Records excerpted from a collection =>

--------------------------------

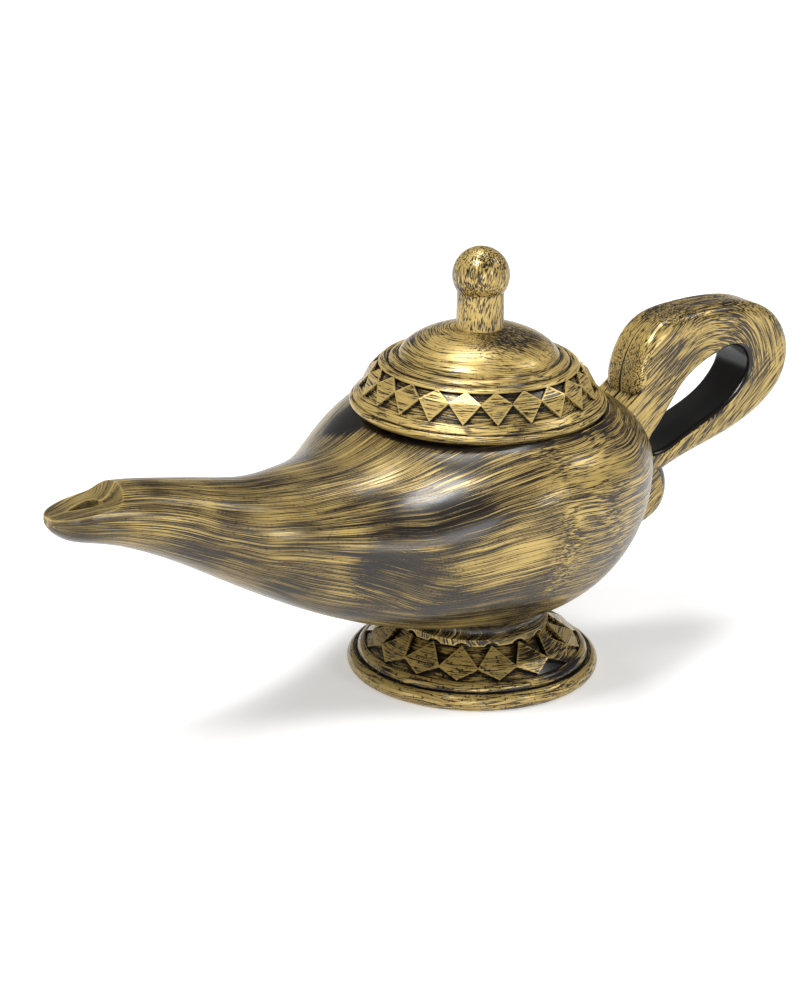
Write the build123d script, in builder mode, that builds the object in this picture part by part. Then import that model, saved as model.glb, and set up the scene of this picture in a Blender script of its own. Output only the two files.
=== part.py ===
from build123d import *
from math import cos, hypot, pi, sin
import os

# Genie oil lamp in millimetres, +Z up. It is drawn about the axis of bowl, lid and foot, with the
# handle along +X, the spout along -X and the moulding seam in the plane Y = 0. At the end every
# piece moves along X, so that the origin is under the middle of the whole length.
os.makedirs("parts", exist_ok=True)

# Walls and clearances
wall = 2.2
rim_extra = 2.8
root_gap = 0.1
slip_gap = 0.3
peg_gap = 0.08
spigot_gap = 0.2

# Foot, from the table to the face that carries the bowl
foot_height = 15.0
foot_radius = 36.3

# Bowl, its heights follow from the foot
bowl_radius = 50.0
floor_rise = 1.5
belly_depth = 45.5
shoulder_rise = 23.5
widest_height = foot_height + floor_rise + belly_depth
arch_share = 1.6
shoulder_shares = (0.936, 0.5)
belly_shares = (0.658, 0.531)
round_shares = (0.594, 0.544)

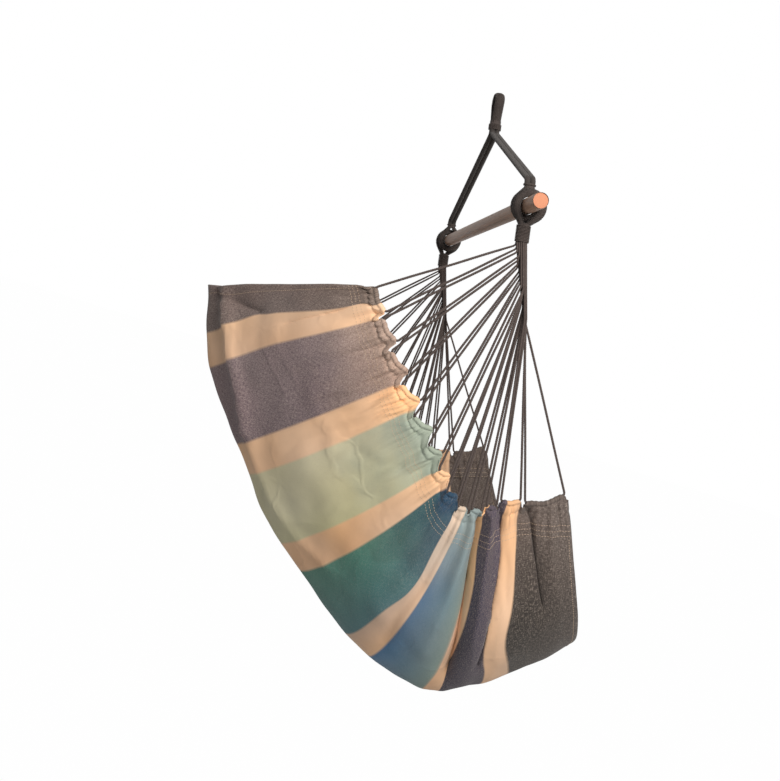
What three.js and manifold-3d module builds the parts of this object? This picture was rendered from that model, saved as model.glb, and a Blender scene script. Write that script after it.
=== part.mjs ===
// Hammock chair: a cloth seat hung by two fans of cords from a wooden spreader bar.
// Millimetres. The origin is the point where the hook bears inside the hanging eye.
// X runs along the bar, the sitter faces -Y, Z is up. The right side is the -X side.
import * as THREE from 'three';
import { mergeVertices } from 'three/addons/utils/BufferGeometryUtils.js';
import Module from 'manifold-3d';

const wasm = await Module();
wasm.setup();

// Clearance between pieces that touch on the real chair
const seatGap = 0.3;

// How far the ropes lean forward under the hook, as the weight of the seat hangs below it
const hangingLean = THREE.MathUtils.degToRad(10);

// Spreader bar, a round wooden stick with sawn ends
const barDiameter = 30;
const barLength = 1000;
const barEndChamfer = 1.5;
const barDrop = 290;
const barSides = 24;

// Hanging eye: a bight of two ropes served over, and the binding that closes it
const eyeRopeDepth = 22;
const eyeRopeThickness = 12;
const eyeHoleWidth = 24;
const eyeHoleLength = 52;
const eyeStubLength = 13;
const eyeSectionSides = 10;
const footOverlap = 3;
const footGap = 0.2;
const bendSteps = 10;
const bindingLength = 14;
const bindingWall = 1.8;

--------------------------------

Exercise details =>
The records above are to be repeated exactly, in their entirety.

Task output =>
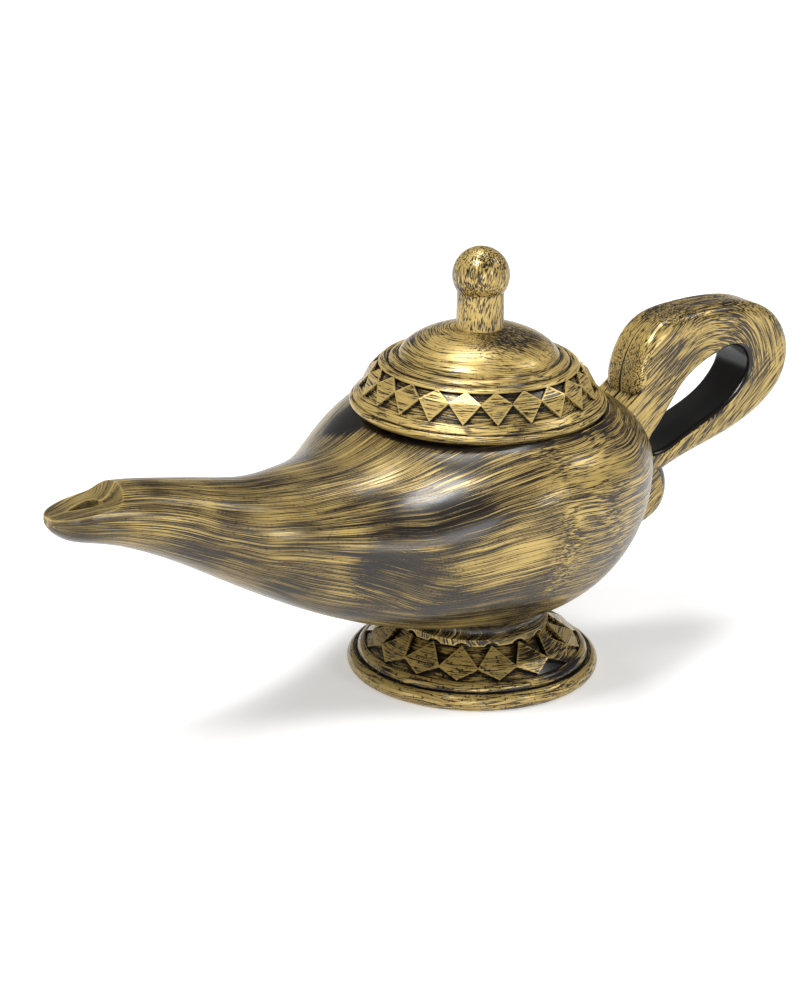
Write the build123d script, in builder mode, that builds the object in this picture part by part. Then import that model, saved as model.glb, and set up the scene of this picture in a Blender script of its own. Output only the two files.
=== part.py ===
from build123d import *
from math import cos, hypot, pi, sin
import os

# Genie oil lamp in millimetres, +Z up. It is drawn about the axis of bowl, lid and foot, with the
# handle along +X, the spout along -X and the moulding seam in the plane Y = 0. At the end every
# piece moves along X, so that the origin is under the middle of the whole length.
os.makedirs("parts", exist_ok=True)

# Walls and clearances
wall = 2.2
rim_extra = 2.8
root_gap = 0.1
slip_gap = 0.3
peg_gap = 0.08
spigot_gap = 0.2

# Foot, from the table to the face that carries the bowl
foot_height = 15.0
foot_radius = 36.3

# Bowl, its heights follow from the foot
bowl_radius = 50.0
floor_rise = 1.5
belly_depth = 45.5
shoulder_rise = 23.5
widest_height = foot_height + floor_rise + belly_depth
arch_share = 1.6
shoulder_shares = (0.936, 0.5)
belly_shares = (0.658, 0.531)
round_shares = (0.594, 0.544)

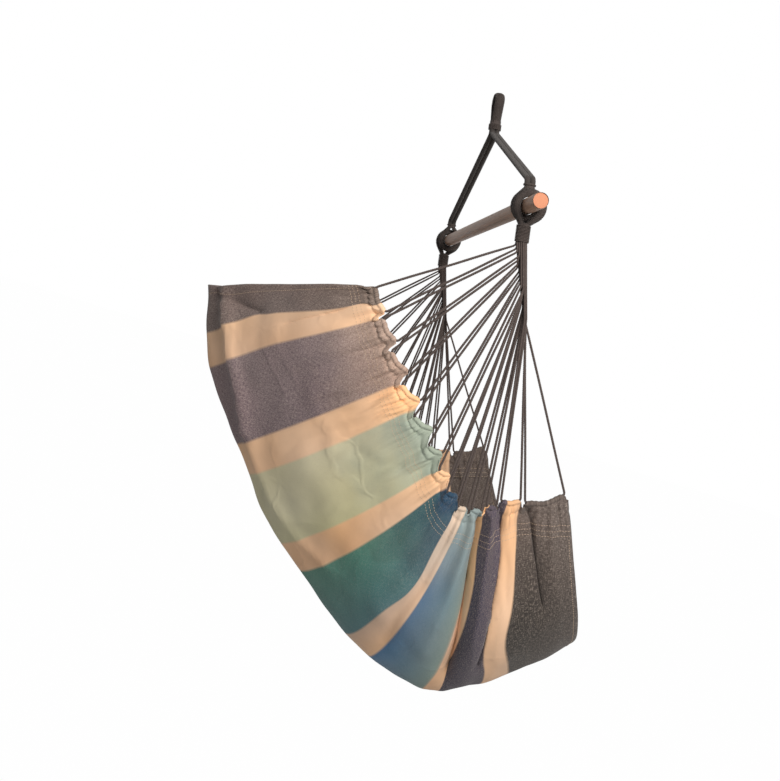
What three.js and manifold-3d module builds the parts of this object? This picture was rendered from that model, saved as model.glb, and a Blender scene script. Write that script after it.
=== part.mjs ===
// Hammock chair: a cloth seat hung by two fans of cords from a wooden spreader bar.
// Millimetres. The origin is the point where the hook bears inside the hanging eye.
// X runs along the bar, the sitter faces -Y, Z is up. The right side is the -X side.
import * as THREE from 'three';
import { mergeVertices } from 'three/addons/utils/BufferGeometryUtils.js';
import Module from 'manifold-3d';

const wasm = await Module();
wasm.setup();

// Clearance between pieces that touch on the real chair
const seatGap = 0.3;

// How far the ropes lean forward under the hook, as the weight of the seat hangs below it
const hangingLean = THREE.MathUtils.degToRad(10);

// Spreader bar, a round wooden stick with sawn ends
const barDiameter = 30;
const barLength = 1000;
const barEndChamfer = 1.5;
const barDrop = 290;
const barSides = 24;

// Hanging eye: a bight of two ropes served over, and the binding that closes it
const eyeRopeDepth = 22;
const eyeRopeThickness = 12;
const eyeHoleWidth = 24;
const eyeHoleLength = 52;
const eyeStubLength = 13;
const eyeSectionSides = 10;
const footOverlap = 3;
const footGap = 0.2;
const bendSteps = 10;
const bindingLength = 14;
const bindingWall = 1.8;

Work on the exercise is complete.